Он пошёл обратно в ванную, но на полпути остановился, отчаянно сжав кулаки. В голове звучал внутренний голос: «Если ты сейчас же не включишь воду, ты сойдёшь с ума». А другой голос ему отвечал: «Но ведь, продолжая мыть руки, ты тоже сходишь с ума. Скажи, в чём разница?» И это столкновение двух противоречивых утверждений, оба из которых казались ему правдивыми, сбивало его с толку, обнажало всю глубину экзистенциальной двойственности. Он попал в ловушку: как ни поступи, всё ведёт к безумию. Может, быть человеком – это и значит идти к безумию, просто у одних это проявляется в безумии потребления, у других – в безумии страха, у третьих – в безумии власти. Но для него безумие – это лихорадочный зуд очистить своё тело, очистить себя от грязи, которая во многом лишь метафора.
Дэн почувствовал, как из глаз выступают слёзы, солёные капли отчаяния, обжигающие так же, как вода обожгла его руки. Ему стало тягостно и стыдно, ведь в обществе плач расценивается как слабость. Но, может, в этих слезах и было его маленькое противоядие против удушающей пустоты? Может, это был знак, что он всё ещё способен чувствовать, хоть что-то кроме панического ужаса перед микробами?
Обернувшись к окну, он увидел, что день уже вступил в свои права: сероватый свет заливал комнату, выхватывая из темноты контуры мебели. Снаружи, вероятно, шла привычная жизнь: кто-то торопился на автобус, кто-то спешил открыть магазин, кто-то возвращался домой после ночной смены. И все они, так или иначе, заражены микробами, живут в мире, полном опасностей и болезней. Но они продолжают жить, как будто не замечая абсурда. Или они просто не дают ему завладеть своим сознанием. А Дэн не смог закрыться от него, он оказался отворённой дверью для воплощения этого страха. Накатила горькая тоска: «Почему же я не могу быть таким же?».

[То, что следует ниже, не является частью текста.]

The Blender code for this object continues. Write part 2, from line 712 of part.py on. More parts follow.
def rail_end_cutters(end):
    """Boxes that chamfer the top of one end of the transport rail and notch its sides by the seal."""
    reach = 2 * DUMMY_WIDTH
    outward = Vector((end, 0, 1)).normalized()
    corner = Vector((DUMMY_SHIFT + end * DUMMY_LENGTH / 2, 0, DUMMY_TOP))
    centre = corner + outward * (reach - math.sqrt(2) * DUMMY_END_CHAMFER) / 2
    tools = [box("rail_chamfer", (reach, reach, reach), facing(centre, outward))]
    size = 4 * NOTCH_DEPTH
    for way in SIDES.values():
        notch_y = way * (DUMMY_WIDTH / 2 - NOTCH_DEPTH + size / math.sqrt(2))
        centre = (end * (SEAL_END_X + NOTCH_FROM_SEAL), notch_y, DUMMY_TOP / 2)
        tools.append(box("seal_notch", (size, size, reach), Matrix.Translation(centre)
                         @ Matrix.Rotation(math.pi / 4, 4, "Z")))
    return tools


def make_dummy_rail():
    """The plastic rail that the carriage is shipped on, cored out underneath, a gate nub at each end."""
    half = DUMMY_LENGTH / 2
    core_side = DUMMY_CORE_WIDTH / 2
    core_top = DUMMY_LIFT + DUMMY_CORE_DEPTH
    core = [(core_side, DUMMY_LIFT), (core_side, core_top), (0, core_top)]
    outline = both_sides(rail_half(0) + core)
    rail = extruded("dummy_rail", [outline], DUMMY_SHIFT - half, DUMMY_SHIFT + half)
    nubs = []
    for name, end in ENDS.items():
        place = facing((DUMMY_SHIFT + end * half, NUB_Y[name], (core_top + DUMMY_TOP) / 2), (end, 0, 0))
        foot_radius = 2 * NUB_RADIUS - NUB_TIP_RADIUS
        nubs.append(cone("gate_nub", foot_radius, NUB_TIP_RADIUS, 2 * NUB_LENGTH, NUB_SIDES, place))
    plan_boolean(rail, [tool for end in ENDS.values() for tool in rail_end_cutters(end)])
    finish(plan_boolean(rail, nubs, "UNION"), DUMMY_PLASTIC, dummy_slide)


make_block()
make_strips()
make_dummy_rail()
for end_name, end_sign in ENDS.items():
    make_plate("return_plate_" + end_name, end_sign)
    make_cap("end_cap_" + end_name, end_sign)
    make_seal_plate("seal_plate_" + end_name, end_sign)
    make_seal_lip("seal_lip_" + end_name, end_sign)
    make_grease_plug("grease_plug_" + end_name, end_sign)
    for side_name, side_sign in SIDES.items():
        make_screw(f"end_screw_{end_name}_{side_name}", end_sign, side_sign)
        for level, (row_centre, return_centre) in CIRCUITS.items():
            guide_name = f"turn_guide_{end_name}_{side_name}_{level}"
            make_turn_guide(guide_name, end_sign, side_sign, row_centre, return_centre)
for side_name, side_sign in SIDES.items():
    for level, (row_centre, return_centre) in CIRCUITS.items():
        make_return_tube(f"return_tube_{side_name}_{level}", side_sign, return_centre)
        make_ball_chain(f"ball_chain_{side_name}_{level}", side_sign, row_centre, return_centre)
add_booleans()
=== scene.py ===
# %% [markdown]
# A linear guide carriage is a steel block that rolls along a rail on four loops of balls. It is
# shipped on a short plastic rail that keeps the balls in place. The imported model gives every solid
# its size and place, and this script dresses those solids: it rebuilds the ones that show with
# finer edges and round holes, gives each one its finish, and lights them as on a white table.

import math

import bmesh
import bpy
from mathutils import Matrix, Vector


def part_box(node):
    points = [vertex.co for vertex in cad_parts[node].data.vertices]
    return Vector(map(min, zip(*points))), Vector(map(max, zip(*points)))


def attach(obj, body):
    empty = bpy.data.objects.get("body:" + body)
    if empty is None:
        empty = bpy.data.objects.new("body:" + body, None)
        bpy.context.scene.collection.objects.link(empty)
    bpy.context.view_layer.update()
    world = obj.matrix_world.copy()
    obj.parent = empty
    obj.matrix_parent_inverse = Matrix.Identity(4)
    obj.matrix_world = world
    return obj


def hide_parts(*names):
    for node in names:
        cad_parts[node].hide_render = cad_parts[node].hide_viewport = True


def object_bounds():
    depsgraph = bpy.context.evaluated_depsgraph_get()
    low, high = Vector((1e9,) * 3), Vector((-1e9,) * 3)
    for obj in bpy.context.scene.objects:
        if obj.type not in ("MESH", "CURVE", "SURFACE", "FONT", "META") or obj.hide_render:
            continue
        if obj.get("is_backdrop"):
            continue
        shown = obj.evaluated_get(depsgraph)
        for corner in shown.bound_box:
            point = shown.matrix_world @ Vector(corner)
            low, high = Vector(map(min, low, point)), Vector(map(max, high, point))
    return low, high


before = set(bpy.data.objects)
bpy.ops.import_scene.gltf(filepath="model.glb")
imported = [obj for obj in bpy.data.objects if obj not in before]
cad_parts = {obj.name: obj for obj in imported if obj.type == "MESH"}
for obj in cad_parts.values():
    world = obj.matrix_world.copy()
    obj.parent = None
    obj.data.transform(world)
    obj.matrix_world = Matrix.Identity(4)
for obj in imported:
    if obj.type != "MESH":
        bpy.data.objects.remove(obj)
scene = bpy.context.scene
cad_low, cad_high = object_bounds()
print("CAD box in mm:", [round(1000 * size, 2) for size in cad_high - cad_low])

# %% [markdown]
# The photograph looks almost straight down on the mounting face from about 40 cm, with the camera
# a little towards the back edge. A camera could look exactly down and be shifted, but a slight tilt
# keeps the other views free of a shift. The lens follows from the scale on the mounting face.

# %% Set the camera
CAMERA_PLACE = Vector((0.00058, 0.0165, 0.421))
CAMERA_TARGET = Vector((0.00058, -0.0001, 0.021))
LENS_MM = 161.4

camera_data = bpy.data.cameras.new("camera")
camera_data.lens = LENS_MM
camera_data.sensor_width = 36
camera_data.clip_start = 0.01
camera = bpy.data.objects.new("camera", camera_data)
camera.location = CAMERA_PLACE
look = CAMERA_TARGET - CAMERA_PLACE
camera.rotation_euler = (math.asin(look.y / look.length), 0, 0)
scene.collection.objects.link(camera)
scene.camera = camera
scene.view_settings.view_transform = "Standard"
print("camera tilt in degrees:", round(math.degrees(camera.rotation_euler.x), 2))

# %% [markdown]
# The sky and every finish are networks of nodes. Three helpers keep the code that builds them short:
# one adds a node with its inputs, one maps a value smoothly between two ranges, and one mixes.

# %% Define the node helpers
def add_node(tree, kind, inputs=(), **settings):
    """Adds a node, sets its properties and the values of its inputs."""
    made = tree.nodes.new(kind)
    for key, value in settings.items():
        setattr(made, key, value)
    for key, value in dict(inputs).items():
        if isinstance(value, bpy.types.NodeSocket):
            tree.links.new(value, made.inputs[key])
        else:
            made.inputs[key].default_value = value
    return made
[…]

Он стоял у окна, смотрел на безмятежную с виду улицу. Люди внизу были крошечными фигурками, почти безликими. «Каждый из них – это целый мир переживаний, страхов, желаний, – подумал он. – Но я не могу осознать их так же ясно, как ощущаю свою собственную пульсирующую тревогу». И тут, почти против своей воли, он тихо прошептал: «Может, если я пойду к ним, если попытаюсь разделить эту обыденность, мне станет легче?» Но мысль об открытии двери, об ожидании лифта, об нажатии кнопок (ведь кнопки лифта, наверное, кишат микробами!) была невыносима. Тело сковал парализующий ужас, и он мгновенно отбросил эту идею. Нет, он не готов.